4. We Need to Express Our Beliefs
Expressing our beliefs in the God we love and serve is a great testimony to Jesus. People can see a life transformed. And there are few who can resist wanting the same for their own life.
We must put in a good word for Jesus, as my pastor so often remarks. And we must love people fully and compassionately. Our love is the way they’ll know we’re Christians (1 John 4:8; 1 Corinthians 13). This love is seen in a faithful and fair answer. This love is seen in walking alongside someone in his or her Bible study. This love is seen in our passion for Christ. This is how we fight Bible illiteracy.
Once again, absolutely true.
But since I don’t have to fit in the space allotted for the Bible Gateway article, allow me to expand on this one as well.
Yes, we do need to be able to express our beliefs. Beyond that, we need to give a short explanation of why we believe what we do. And then – especially remembering #3 above – we need to be able to go into a deeper explanation, with all the same caveats that came in all three items above.
Being able to explain what we believe and why be hold those beliefs, is incredibly important. If we can’t explain either one – how could we ever convince someone else to have those same beliefs. Even further – how could we ever even “hope” (pun intended) to convince someone else?

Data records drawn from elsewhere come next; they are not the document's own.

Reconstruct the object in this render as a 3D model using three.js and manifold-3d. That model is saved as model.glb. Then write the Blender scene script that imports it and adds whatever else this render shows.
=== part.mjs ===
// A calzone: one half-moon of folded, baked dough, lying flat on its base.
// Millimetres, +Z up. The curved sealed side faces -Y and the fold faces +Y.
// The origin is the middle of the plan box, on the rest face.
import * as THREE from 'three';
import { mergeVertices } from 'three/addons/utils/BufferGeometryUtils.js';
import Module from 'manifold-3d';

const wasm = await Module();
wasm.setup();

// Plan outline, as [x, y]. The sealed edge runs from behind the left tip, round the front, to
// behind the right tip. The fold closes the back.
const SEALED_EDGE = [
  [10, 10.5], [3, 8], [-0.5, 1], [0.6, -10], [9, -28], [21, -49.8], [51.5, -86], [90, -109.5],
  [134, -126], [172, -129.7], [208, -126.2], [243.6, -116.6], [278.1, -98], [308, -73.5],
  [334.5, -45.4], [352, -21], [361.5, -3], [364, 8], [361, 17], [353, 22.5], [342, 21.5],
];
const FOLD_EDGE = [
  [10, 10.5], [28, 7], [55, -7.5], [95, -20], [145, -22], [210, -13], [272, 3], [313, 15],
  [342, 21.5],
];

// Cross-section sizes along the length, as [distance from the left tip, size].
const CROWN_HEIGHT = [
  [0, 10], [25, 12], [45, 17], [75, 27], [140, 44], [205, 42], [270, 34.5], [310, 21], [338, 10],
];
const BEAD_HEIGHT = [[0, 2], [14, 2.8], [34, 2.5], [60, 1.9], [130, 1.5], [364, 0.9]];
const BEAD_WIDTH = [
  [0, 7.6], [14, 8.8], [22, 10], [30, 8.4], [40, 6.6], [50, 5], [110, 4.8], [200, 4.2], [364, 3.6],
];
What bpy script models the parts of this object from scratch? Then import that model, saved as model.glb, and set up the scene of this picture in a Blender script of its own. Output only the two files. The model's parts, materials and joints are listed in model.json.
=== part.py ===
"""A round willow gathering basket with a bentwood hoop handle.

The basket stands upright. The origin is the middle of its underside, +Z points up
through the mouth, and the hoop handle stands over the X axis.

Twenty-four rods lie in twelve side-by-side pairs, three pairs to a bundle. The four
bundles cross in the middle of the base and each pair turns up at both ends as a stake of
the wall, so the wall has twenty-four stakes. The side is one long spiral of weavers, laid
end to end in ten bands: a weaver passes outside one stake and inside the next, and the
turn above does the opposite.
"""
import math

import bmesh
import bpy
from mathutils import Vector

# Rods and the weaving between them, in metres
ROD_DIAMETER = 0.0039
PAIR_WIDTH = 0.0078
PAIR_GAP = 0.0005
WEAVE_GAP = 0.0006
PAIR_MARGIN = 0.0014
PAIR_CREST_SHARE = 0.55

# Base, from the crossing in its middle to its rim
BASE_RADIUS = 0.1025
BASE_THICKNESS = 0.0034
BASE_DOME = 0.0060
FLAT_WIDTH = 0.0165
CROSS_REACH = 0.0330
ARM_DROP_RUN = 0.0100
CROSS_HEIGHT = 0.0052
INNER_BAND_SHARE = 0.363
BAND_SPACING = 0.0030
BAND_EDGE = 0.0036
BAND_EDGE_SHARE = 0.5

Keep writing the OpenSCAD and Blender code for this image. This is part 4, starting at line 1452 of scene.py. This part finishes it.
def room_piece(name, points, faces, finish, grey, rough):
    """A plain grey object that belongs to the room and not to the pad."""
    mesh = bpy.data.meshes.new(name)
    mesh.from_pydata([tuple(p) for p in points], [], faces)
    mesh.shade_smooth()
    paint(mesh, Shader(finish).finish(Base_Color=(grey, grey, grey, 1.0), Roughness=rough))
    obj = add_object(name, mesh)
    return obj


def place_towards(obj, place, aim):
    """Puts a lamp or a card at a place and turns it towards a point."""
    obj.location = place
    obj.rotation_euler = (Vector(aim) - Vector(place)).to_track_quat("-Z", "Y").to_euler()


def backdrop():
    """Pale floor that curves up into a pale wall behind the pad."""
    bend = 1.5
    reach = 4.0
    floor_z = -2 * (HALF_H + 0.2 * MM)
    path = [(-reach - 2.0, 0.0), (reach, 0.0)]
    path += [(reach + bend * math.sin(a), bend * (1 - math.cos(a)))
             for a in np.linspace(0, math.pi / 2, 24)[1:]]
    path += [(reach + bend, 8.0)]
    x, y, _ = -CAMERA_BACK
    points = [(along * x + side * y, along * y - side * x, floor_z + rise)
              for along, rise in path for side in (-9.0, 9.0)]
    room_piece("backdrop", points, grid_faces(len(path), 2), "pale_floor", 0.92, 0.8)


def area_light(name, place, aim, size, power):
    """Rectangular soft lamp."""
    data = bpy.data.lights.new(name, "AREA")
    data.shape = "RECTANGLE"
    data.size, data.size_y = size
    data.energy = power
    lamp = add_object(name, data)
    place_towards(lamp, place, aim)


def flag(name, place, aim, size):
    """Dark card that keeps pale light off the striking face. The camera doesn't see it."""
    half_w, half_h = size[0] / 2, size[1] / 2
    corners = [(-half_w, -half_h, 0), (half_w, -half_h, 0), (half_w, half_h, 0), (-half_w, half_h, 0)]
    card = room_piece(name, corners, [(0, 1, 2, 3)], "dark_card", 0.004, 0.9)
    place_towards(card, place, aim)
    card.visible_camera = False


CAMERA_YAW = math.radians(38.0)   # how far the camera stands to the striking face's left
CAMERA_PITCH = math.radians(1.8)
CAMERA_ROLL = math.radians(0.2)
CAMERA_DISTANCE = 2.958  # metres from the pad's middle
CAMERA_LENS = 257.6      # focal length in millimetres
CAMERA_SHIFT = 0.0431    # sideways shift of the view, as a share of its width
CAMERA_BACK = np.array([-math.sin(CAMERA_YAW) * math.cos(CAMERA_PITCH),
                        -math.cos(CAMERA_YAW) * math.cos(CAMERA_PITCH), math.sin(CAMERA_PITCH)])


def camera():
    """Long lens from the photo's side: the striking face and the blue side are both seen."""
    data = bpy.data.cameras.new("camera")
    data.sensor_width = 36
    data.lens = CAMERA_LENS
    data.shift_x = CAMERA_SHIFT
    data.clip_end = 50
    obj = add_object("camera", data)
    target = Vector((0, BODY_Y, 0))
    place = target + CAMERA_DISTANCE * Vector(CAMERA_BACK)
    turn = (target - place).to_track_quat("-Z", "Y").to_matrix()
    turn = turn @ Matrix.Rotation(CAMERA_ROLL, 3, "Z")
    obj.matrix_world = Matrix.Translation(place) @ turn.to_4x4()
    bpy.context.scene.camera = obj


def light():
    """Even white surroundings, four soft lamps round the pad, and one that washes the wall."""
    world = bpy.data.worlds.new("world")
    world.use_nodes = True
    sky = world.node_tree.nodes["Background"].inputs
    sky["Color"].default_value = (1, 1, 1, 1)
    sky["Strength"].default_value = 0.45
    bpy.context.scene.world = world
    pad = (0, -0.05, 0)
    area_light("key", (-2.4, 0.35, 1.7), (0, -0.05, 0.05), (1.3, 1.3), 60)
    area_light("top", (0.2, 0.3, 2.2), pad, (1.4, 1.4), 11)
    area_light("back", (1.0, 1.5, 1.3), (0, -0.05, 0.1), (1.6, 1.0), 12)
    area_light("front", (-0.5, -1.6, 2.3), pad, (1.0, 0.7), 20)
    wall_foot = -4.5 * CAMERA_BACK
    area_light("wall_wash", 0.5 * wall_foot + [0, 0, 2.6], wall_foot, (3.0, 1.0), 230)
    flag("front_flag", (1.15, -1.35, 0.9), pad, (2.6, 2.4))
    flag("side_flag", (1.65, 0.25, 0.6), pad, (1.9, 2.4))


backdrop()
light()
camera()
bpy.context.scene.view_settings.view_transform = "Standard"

By the time I got to #3, I was beginning to feel like I’m picking on the article. I’m not. As I said in #3, the author of that article had to fit within the space allotted by Bible Gateway. I have no such restriction. I do have a restriction – but not that one. My restriction is trying to walk a fine line between not writing enough to get my full point across – and writing so much that the reader would think it’s too long and lose their interest.
Since you’re still here – thank you for your attention and your time.
I pray that this was worth your while, because if it was, then it will be good for you and for someone else that you will talk to later.